The Fiscal Responsibility Commission (FRC) has accused about 32 government agencies of failing to remit their 80 per cent operating surplus to the Consolidated Revenue Fund (CRF), thereby hindering accurate determination of operating surplus liabilities and diminishing accountability and transparency in handling government revenue.
The commission said over N1.2 trillion in revenue was still being withheld by the defaulting agencies, keeping money away from government’s reach for funding of its budget.
The Chairman of the Commission, Victor Muruako, who spoke while briefing National Assembly correspondents Wednesday, said the agencies failed to submit their audited account to the commission to enable it calculate their operating surplus which is supposed to be paid into the Consolidated Revenue Fund of the Federation.
Murako said over 60 per cent of the agencies have always failed to associate their annual budget with the Medium Term Expenditure Framework, the template for which annual federal government budgets is prepared.
The agencies are ”the National Drug Law Enforcement Agency (NDLEA), Nigeria Security and Civil Defence Corps (NSCDC), Bank of Agriculture, Bank of Industry (BoI), Federal Radio Corporation of Nigeria (FRCN), National Broadcasting Commission (NBC), Standard Organisation of Nigeria (SON), Nigeria Immigration Service (NIS), Nigeria Content Development and Monitoring Board (NCDMB), National Integrated Water Resources Management Commission, National Sports Commission (NSC), Administrative Staff College of Nigeria and National Business and Technical Examination Board (NBTEB).”
Others are ”Cement Technology Institute of Nig, Centre for Black African Arts & Civilization, Chad Basin National Park, Gashaka Gumti National Park, Gurara Water Management Authority, Hadejia-Jamaare River Basin Development Authority, Kainji Lake National Park, National Food Reserve Agency, National Lottery Trust Fund, National Theatre Iganmu Lagos, National Troupe Iganmu Lagos, Nigeria Agricultural Quarantine Service (NAQS), Nigerian Copyright Commission, Nigerian Railway Corporation and Small & Medium Enterprises Development Agency of Nigeria.”
Muruako explained that by the provisions of the Fiscal Responsibility Act 2007, government-owned enterprises and corporations are supposed to remit 80 per cent of their operating surplus to the CRF at the end of every year to make money available for government to fund the annual budget.
He said that some of the agencies have also developed the habit of writing to withdraw their audited account after the commission must have calculated their operating surplus which is done after the agencies has submitted such audited account.
He said while the Fiscal Responsibility Act provide for offences, it however failed to make provision for sanction and punishment, thereby making implementation difficult.

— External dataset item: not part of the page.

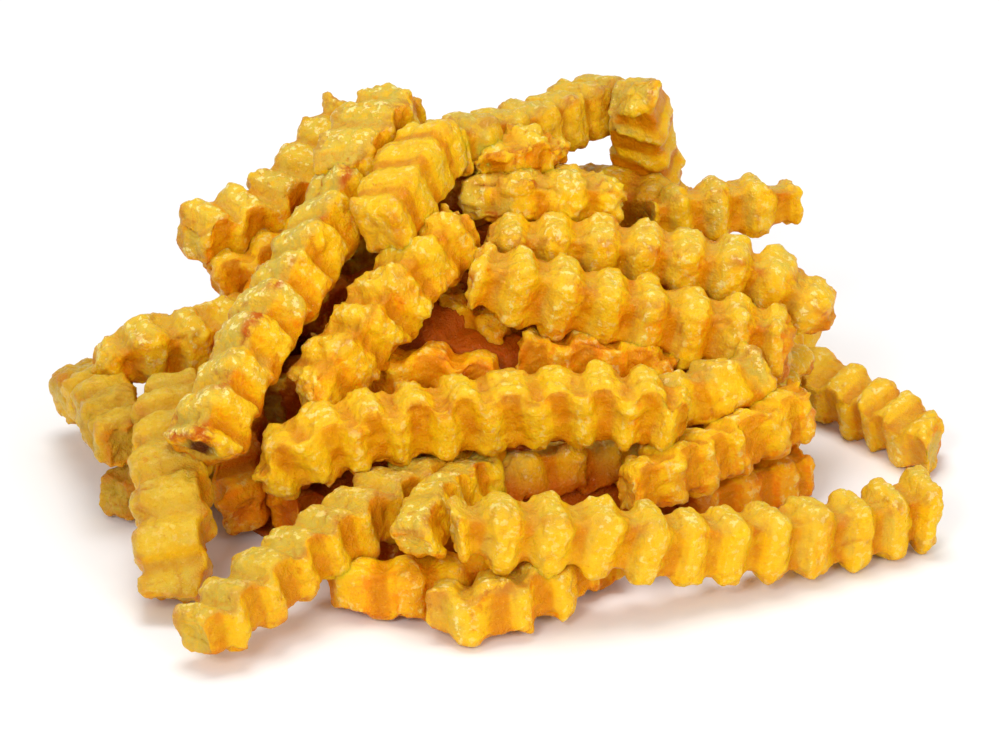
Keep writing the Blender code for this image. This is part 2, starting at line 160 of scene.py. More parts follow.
FRIES = [
    # The long fries in front and at the foot of the heap
    Fry("runner_left", (12.8, 12.0), 8, 8, (3.0, 8.8), True,
        [(-57, -83, 7), (-39, -62, 13), (-22, -42, 16), (-6, -24, 16)], (0.85, 1.0)),
    Fry("runner_right", (11.6, 13.4), -4, 0, (0.3, 9.2), False,
        [(-9, -64, 21), (19, -59, 17), (37, -53, 12), (66, -38, 8), (84, -27, 8)], (0.8, 1.0)),
    Fry("foot_front", (12.0, 12.0), 5, -6, (3.0, 8.8), True,
        [(-13, -67, 6), (-4, -68, 6), (7, -62, 7), (16, -55, 8)], (0.8, 0.75)),
    Fry("foot_inner", (11.4, 11.4), 0, 5, (5.0, 8.8), True,
        [(-32, -56, 6), (-20, -59, 6), (-6, -56, 6), (12, -49, 6), (23, -44, 6)], (0.8, 0.8)),
    Fry("stub_middle", (9.8, 10.8), 14, 6, (4.0, 8.8), False,
        [(-16, -65, 18), (-14, -57, 20), (-9, -42, 18), (0, -28, 16)]),
    Fry("middle_low", (10.6, 10.8), 20, 14, (4.0, 8.8), True,
        [(-8, -34, 15), (8, -28, 16), (20, -22, 15), (35, -15, 15)], (0.8, 0.9)),
    Fry("middle_long", (13.2, 14.2), -6, 6, (-1.3, 8.8), True,
        [(-46, -36, 17), (-38, -35, 24), (-27, -33, 27), (0, -30, 30), (23, -30, 31), (37, -29, 28)],
        (0.6, 0.8)),
    Fry("middle_end", (12.6, 12.2), 24, 10, (3.0, 8.8), True,
        [(24, -16, 23), (39, -16, 27), (51, -10, 30)]),
    Fry("right_upper", (11.8, 11.8), 12, 16, (4.0, 8.8), True,
        [(24, -41, 18), (32, -35, 19), (41, -26, 19), (60, -12, 23)], (0.8, 1.0)),
    Fry("right_under", (11.6, 11.6), 0, 6, (4.0, 8.8), True, [(36, -24, 7), (50, -15, 7), (61, -8, 8)]),
    Fry("right_tip", (12.2, 11.4), -16, 8, (-2.4, 8.8), True,
        [(55, 47, 8), (68, 33, 7), (80, 18, 6), (88, 5, 6)], (1.0, 0.9)),
    # The two long fries across the upper middle, and those in the gaps below them
    Fry("across_front", (13.0, 14.0), -4, 4, (1.1, 8.8), False,
        [(-6, -4, 48), (16, -4, 42), (36, -4, 37), (58, -3, 32)], (0.95, 0.9)),
    Fry("across_back", (12.0, 12.0), -8, 0, (5.4, 8.8), False,
        [(-3, 10, 48), (20, 10, 47), (40, 10, 44), (54, 10, 40), (66, 8, 32)], (0.9, 0.7)),
    Fry("gap_upper", (11.4, 11.4), 10, 8, (4.0, 8.8), True, [(-12, 6, 37), (-5, 2, 34), (1, -2, 30)]),
    Fry("gap_lower", (11.4, 11.8), 6, 6, (4.0, 8.8), True, [(4, -8, 31), (20, -9, 31), (33, -9, 28)]),
    Fry("gap_right", (11.4, 11.4), 0, 6, (4.0, 8.8), True, [(16, 6, 27), (38, 6, 27)]),
    Fry("gap_left", (11.8, 11.8), 8, -6, (4.0, 8.8), True,
        [(-26, -13, 29), (-14, -15, 31), (-1, -15, 28)]),
    # The top of the heap
    Fry("top_stick", (12.0, 12.0), 6, -2, (-1.5, 8.2), False,
        [(30, 39, 42), (43, 42, 43), (60, 46, 43)], (0.9, 0.75)),
    Fry("top_stander", (13.2, 12.8), 4, 12, (4.0, 8.8), True,
        [(33, 66, 32), (30, 55, 51), (28, 43, 69)], (1.0, 0.75)),
    Fry("top_broad", (13.4, 12.0), 4, 4, (4.0, 8.8), False,
        [(-9, 22, 55), (8, 21, 54), (25, 22, 53)], (0.7, 0.8)),
    Fry("top_scrap", (10.4, 9.8), -10, 8, (4.0, 8.8), True,
        [(-6, 22, 61), (3, 25, 62), (13, 30, 60)], (0.7, 0.7)),
    Fry("top_arch", (12.2, 12.0), 10, 13, (-1.0, 8.8), False,
        [(-11, 22, 64), (6, 40, 61), (24, 65, 59)]),
    Fry("left_top", (12.8, 12.4), -12, 8, (4.0, 8.8), True,
        [(-63, 24, 44), (-48, 31, 47), (-39, 41, 52), (-30, 50, 60)]),
    Fry("left_crown", (15.4, 13.6), -8, 6, (4.0, 8.8), True,
        [(-19, 40, 67), (-25, 30, 65), (-32, 15, 60)], (0.85, 0.9)),
    Fry("left_diagonal", (13.6, 12.8), -32, 10, (4.0, 8.8), True,
        [(-30, 19, 58), (-39, -3, 49), (-49, -22, 39), (-58, -41, 26)], (0.9, 1.15)),
    Fry("left_blunt", (14.0, 13.6), -14, 6, (4.0, 8.8), False,
        [(-11, 24, 66), (-17, 13, 63), (-24, -4, 57)], (0.9, 0.9)),
    Fry("left_broad", (14.6, 13.4), -16, 10, (-2.0, 8.8), True,
        [(-7, 8, 54), (-19, -6, 47), (-29, -17, 38), (-38, -26, 30)], (0.9, 0.75)),
    Fry("top_inner", (12.0, 11.8), 6, 6, (4.0, 8.8), True,
        [(-38, 34, 47), (-20, 34, 51), (-2, 32, 52)]),
    # The left side, from the outer edge inwards
    Fry("outer_left", (12.8, 12.2), 10, 4, (4.0, 8.8), True,
        [(-74, -21, 19), (-80, 4, 17), (-87, 28, 9)], (0.9, 0.9)),
    Fry("outer_foot", (11.0, 11.0), 0, 6, (4.0, 8.8), True, [(-76, -17, 6), (-62, -6, 6), (-50, 2, 6)]),
    Fry("left_foot", (15.0, 13.4), 8, 8, (1.5, 9.2), True,
        [(-62, -58, 3), (-63, -47, 14), (-64, -27, 21), (-64, -7, 24)], (0.9, 0.8)),
    Fry("left_shoulder", (12.0, 11.6), -10, 10, (4.0, 8.8), True,
        [(-82, 8, 21), (-71, 8, 27), (-59, 10, 28), (-49, 14, 31)], (0.7, 1.0)),
    Fry("left_under", (11.6, 11.6), 0, 6, (4.0, 8.8), True,
        [(-58, 22, 35), (-47, 24, 39), (-36, 26, 44)]),
    Fry("inner_upright", (11.2, 11.2), 6, 6, (4.0, 8.8), True,
        [(-50, -28, 7), (-52, -17, 12), (-52, -6, 17)]),
    Fry("inner_low", (11.0, 11.0), 0, 6, (4.0, 8.8), True,
        [(-43, -27, 6), (-30, -18, 6), (-18, -12, 6)]),
    Fry("inner_mid", (11.0, 11.0), 0, 6, (4.0, 8.8), True,
        [(-44, -24, 15), (-31, -16, 17), (-18, -10, 18)]),
    Fry("inner_front", (11.0, 11.0), 0, 6, (4.0, 8.8), True,
        [(-31, -45, 6), (-14, -35, 6), (2, -28, 6)]),
    Fry("left_base", (11.6, 11.4), 4, 6, (4.0, 8.8), True, [(-68, 14, 6), (-46, 17, 6), (-22, 24, 6)]),
    Fry("left_second_outer", (11.8, 11.6), -6, 6, (4.0, 8.8), True,
        [(-60, 4, 17), (-53, 20, 17), (-42, 38, 16)]),
    Fry("left_second_inner", (11.6, 11.6), 8, 6, (4.0, 8.8), False,
        [(-46, 0, 17), (-37, 14, 18), (-26, 28, 18)]),
    Fry("left_third", (12.0, 11.8), 0, 8, (4.0, 8.8), True,
        [(-54, 18, 26), (-40, 24, 29), (-22, 26, 30)]),
    Fry("left_slope", (11.8, 11.6), 6, 8, (4.0, 8.8), True,
        [(-57, -12, 17), (-51, 2, 27), (-44, 18, 37)]),
    # The far side, which finishes the heap as its near side is
    Fry("far_foot_left", (12.2, 12.0), 6, 6, (4.0, 8.8), True,
        [(-68, 28, 6), (-50, 48, 6), (-20, 62, 6)]),
    Fry("far_foot_middle", (12.4, 12.2), -8, 6, (4.0, 8.8), True,
        [(-40, 72, 6), (-4, 84, 6), (30, 80, 6)]),
    Fry("far_foot_inner", (12.0, 12.0), 4, 6, (4.0, 8.8), True,
        [(-16, 70, 6), (14, 68, 6), (46, 58, 6)]),
    Fry("far_foot_right", (12.4, 12.0), 6, 8, (4.0, 8.8), False,
        [(30, 44, 6), (44, 46, 6), (58, 52, 6)]),
    Fry("far_runner", (12.2, 12.2), 0, 6, (4.0, 8.8), False, [(60, 76, 6), (50, 62, 12), (38, 44, 18)]),
    Fry("far_slope_left", (12.2, 12.2), 10, 8, (4.0, 8.8), True,
        [(-64, 60, 7), (-48, 50, 16), (-32, 40, 26)]),
    Fry("far_low_middle", (12.2, 12.0), 8, 6, (4.0, 8.8), True,
        [(-38, 64, 16), (-6, 73, 17), (24, 70, 17)]),
    Fry("far_low_right", (12.0, 12.2), -6, 6, (4.0, 8.8), False,
        [(8, 58, 16), (34, 50, 17), (58, 34, 15)]),
    Fry("far_mid_left", (12.4, 12.2), -6, 8, (4.0, 8.8), True,
        [(-54, 34, 24), (-28, 50, 27), (0, 60, 28)]),
    Fry("far_mid_right", (12.2, 12.2), 6, 6, (4.0, 8.8), True,
        [(4, 62, 29), (28, 54, 29), (54, 34, 26)]),
    Fry("far_upper_left", (12.4, 12.0), 0, 8, (4.0, 8.8), True,
        [(-48, 40, 36), (-24, 50, 39), (4, 56, 40)]),
    Fry("far_upper_right", (12.4, 12.2), 10, 6, (4.0, 8.8), True,
        [(-2, 56, 42), (20, 56, 40), (44, 48, 36)]),
    Fry("far_top_left", (12.0, 12.0), -8, 6, (4.0, 8.8), False,
        [(-38, 48, 50), (-18, 48, 53), (2, 46, 52)]),
    Fry("far_top_right", (12.0, 12.0), -8, 6, (4.0, 8.8), False,
        [(10, 50, 42), (24, 50, 42), (38, 44, 40)]),
    Fry("far_leaner", (12.2, 12.0), 10, 6, (4.0, 8.8), True,
        [(17, 83, 17), (14, 76, 27), (11, 68, 38)]),
    Fry("right_inner", (11.8, 11.8), 4, 6, (4.0, 8.8), True, [(58, 0, 16), (46, 10, 17), (30, 16, 18)]),
    Fry("right_inner_low", (11.6, 11.6), 0, 6, (4.0, 8.8), True, [(60, 9, 6), (46, 4, 6), (28, -4, 6)]),
    Fry("right_behind", (11.8, 11.6), -6, 6, (4.0, 8.8), False,
        [(60, 12, 17), (50, 18, 26), (36, 22, 35)]),
    Fry("far_right_side", (12.4, 12.2), 6, 8, (4.0, 8.8), True,
        [(62, 62, 6), (54, 50, 14), (46, 38, 24)]),
]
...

According to him, ”From our records, the total figure paid as Operating Surplus since the establishment of the PRC to date is beyond N2.15 trillion, which by the way, could not have been possible without the Act and the commission, given that there would have been no law, rule, regulation or institution requiring such returns. These figures are confirmed from our analysis of the annual audited financial reports submitted to our commission by the concerned agencies.
”Much more is yet out there in the hands of MDAs that either have failed to dutifully audit their accounts or that have done so but choose not to forward copies of their audited financial reports to the commission as required by law.”
The chairman further said that from the agency’s verification of government capital projects, it was discovered that 60 per cent of government agencies often undertake more projects than they can handle because they fail to abide by the approved MTEF.
He added that the penchant of approving new contracts by government to the detriment of existing contracts, as well as inadequate funding has led to several abandoned projects across the country.